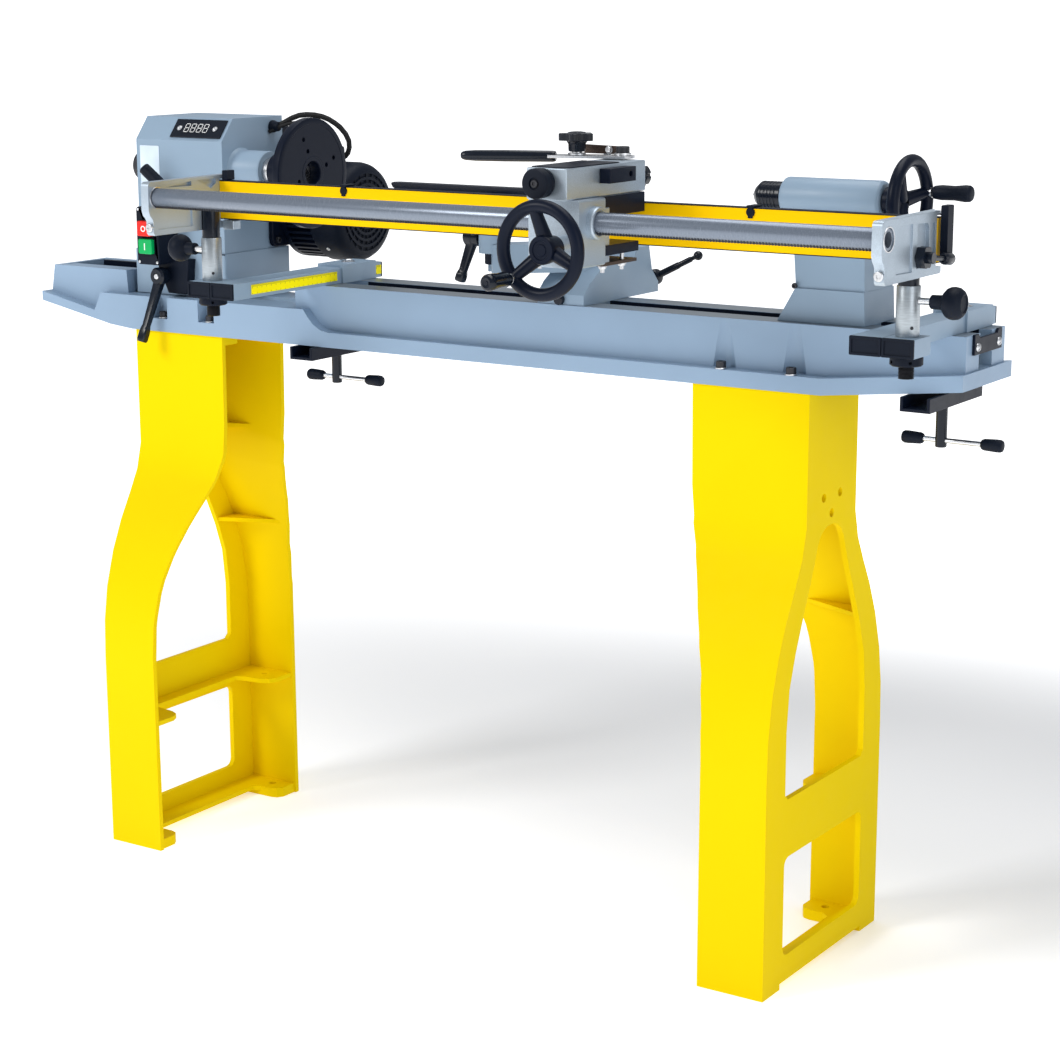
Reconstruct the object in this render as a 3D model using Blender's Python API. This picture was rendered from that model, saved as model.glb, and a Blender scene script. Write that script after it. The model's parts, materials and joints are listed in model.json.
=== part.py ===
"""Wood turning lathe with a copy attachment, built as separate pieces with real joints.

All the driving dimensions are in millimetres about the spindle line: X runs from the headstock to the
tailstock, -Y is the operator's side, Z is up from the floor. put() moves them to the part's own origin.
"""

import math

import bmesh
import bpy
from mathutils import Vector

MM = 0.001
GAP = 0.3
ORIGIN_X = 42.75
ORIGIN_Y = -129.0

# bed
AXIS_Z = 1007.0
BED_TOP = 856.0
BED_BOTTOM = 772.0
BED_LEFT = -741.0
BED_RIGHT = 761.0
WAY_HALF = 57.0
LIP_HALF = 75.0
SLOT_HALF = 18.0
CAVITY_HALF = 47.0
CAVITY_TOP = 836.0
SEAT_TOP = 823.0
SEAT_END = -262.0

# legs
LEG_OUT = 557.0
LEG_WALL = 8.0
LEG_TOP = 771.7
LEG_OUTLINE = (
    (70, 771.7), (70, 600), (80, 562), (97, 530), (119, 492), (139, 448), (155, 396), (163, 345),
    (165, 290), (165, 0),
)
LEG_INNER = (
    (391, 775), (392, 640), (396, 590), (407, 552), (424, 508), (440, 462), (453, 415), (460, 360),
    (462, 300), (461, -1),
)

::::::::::

> _Stated exercise_: Give the complete listing a second time, exactly as it reads.

> _Solved exercise_:
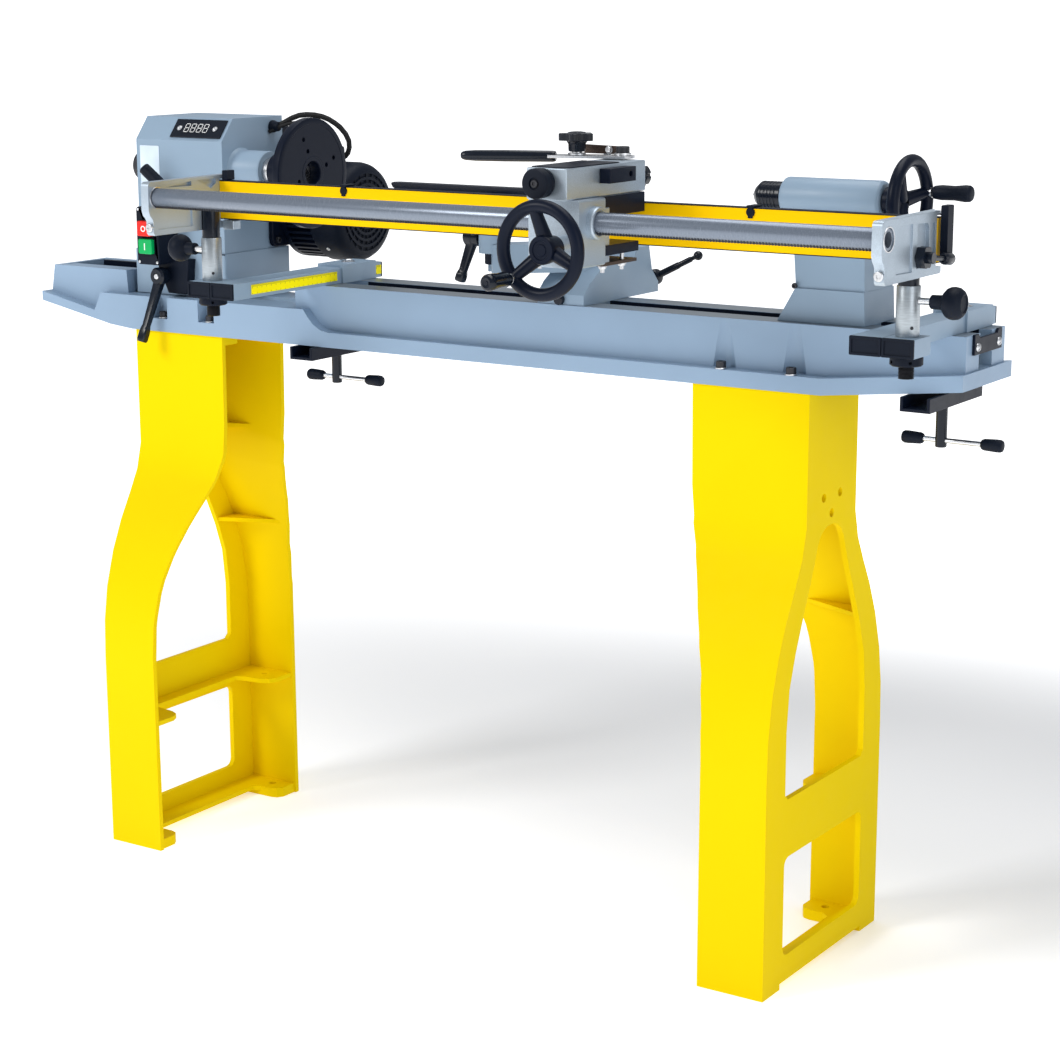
Reconstruct the object in this render as a 3D model using Blender's Python API. This picture was rendered from that model, saved as model.glb, and a Blender scene script. Write that script after it. The model's parts, materials and joints are listed in model.json.
=== part.py ===
"""Wood turning lathe with a copy attachment, built as separate pieces with real joints.

All the driving dimensions are in millimetres about the spindle line: X runs from the headstock to the
tailstock, -Y is the operator's side, Z is up from the floor. put() moves them to the part's own origin.
"""

import math

import bmesh
import bpy
from mathutils import Vector

MM = 0.001
GAP = 0.3
ORIGIN_X = 42.75
ORIGIN_Y = -129.0

# bed
AXIS_Z = 1007.0
BED_TOP = 856.0
BED_BOTTOM = 772.0
BED_LEFT = -741.0
BED_RIGHT = 761.0
WAY_HALF = 57.0
LIP_HALF = 75.0
SLOT_HALF = 18.0
CAVITY_HALF = 47.0
CAVITY_TOP = 836.0
SEAT_TOP = 823.0
SEAT_END = -262.0

# legs
LEG_OUT = 557.0
LEG_WALL = 8.0
LEG_TOP = 771.7
LEG_OUTLINE = (
    (70, 771.7), (70, 600), (80, 562), (97, 530), (119, 492), (139, 448), (155, 396), (163, 345),
    (165, 290), (165, 0),
)
LEG_INNER = (
    (391, 775), (392, 640), (396, 590), (407, 552), (424, 508), (440, 462), (453, 415), (460, 360),
    (462, 300), (461, -1),
)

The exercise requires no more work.